Open document standards
IBM recently lent considerable high-profile backing to ODF (the Open Document Format), announcing that it’s Workplace Managed Client, a thin-client alternative to Microsoft Office, will support ODF in version 2.6 next year. IBM’s product joins a growing swell of other products supporting ODF, including offerings from OpenOffice.org and Sun Microsystems.
Personally, I’ve had to deal with too many proprietary formats over the years — ODF offers an XML-based open standard that might solve many problems.
This could be the tipping point for a shift away from proprietary document standards, such as Microsoft Office, toward more open and interchangeable technologies. Many countries with emerging economies, such as China, Brazil and India, as well as local and state governments in the United States are starting to demand open standards. In fact, a recent highly publicized proposal in Massachusetts would require compliance with ODF — and that probably means a shift away from Microsoft Office.
ODF has been receiving a huge amount of attention industry-wide, garnering increasing support from Adobe Systems, Apple, Computer Associates, Corel, Google, Intel, Nokia, OpenOffice.org, Oracle, Red Hat and others — all of whom attended IBM and Sun’s global kickoff for ODF in early November.
Microsoft has countered with its own brand of “openness.” It’s Open Office XML format has been submitted to the International Standards Organization (ISO) and is expected to be a key part of Office 12. Even so, Microsoft is notorious for maintaining closed standards that meet its own agenda, but few others’. It seems likely that the Open Office XML initiative is little more than marketing-enabled defensive technique to fend off what may well be a better — but non-Microsoft — standard.
Having experienced Microsoft file formats personally — in fact writing a translator for Microsoft Word’s files — I’ve come to respect the complexity of the problem. The Word file format is remarkably efficient at dealing with exceptionally large documents that cannot possibly fit in memory. In fact it enables many operations on a document by manipulating the file directly, without loading a file into memory at all… it’s almost like a “document file system.” Certainly one of Word’s strengths is its robustness and ability to handle very large files — although some might argue that the very format we are discussing creates a lot of “bloat” in Microsoft documents. Unfortunately, an XML-based persistence model likely makes such file-based optimizations impossible.

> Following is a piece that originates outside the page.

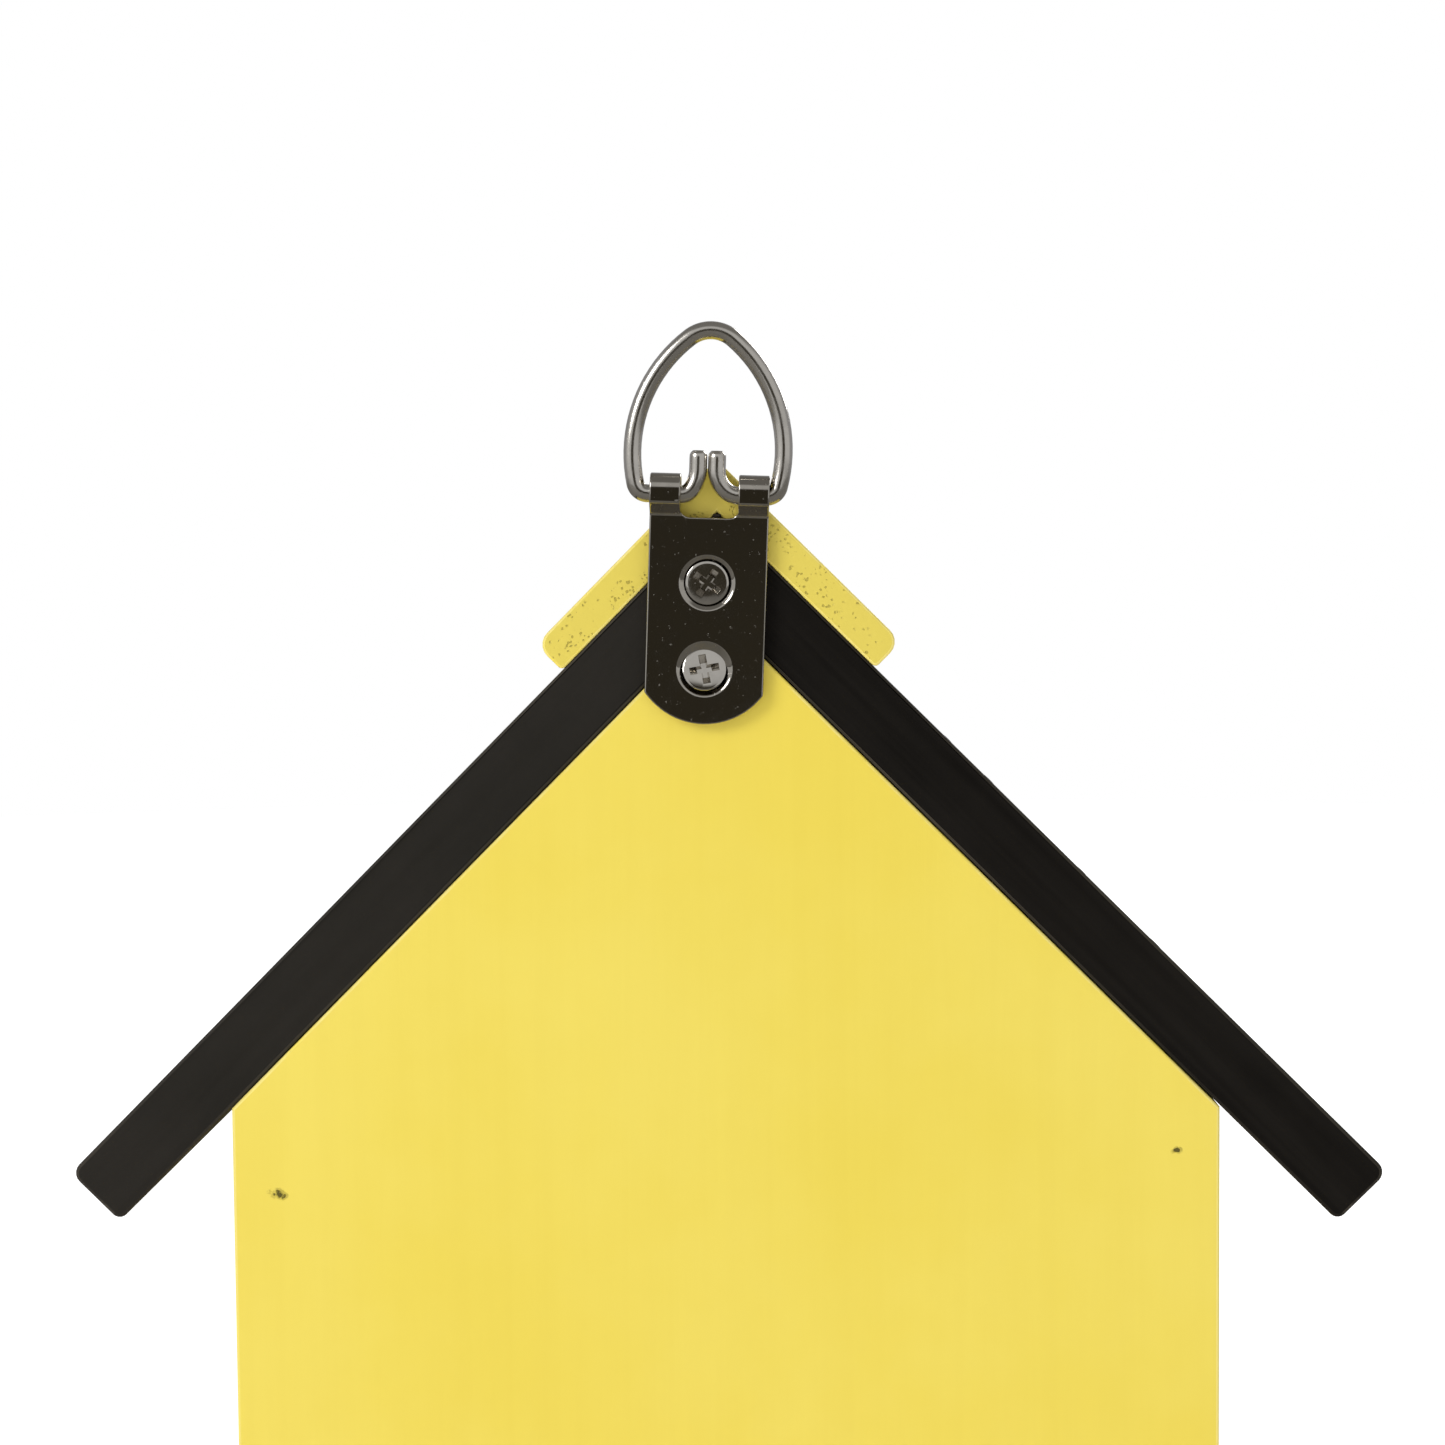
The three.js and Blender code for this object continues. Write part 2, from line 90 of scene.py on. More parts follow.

Facing the realities of using XML to exclusively store files it seems unreasonable to expect all documents to be represented in pure XML. XML was not designed to be an efficient format. Restrictions imposed by XML’s intrinsic nature would make file processing operations intensely difficult — and that means transferring documents wholly into memory. Yet, universal support for long-term storage in ODF is an excellent goal — a format that is platform independent, non-proprietary and universal is desperately needed. Imagine how much more compatible our favorite word processing tools would be if we had a common, well-defined medium for communiciation.
One of the most important things the ODF standards body could do to improve adoption would be focusing on some of these usability issues. XML is not intuitively suited to optimized disk operations. Even so I’m convinced that some hard work in the area could result in an “annotated XML-based format,” in essence a mechanism for reading and working with portions of a file and supporting an annotation segment that amounts to journaling (e.g.: a “scratch area” that records operations that can be consolidated at a later time). Putting such attention into the standard would increase its viability as an active document format — making it more usable for memory intensive applications and side-stepping the issue of transient document representation (that “scratch disk” again).
It may not seem that ODF is the place to deal with manipulation of the document, but I stand by the recommendation. As a purely storage-oriented format, ODF will be relegated to “yet another import or export filter we need to support.” The successful standard will be one that inserts itself directly into the native storage model — becoming a viable format for storing documents of any size.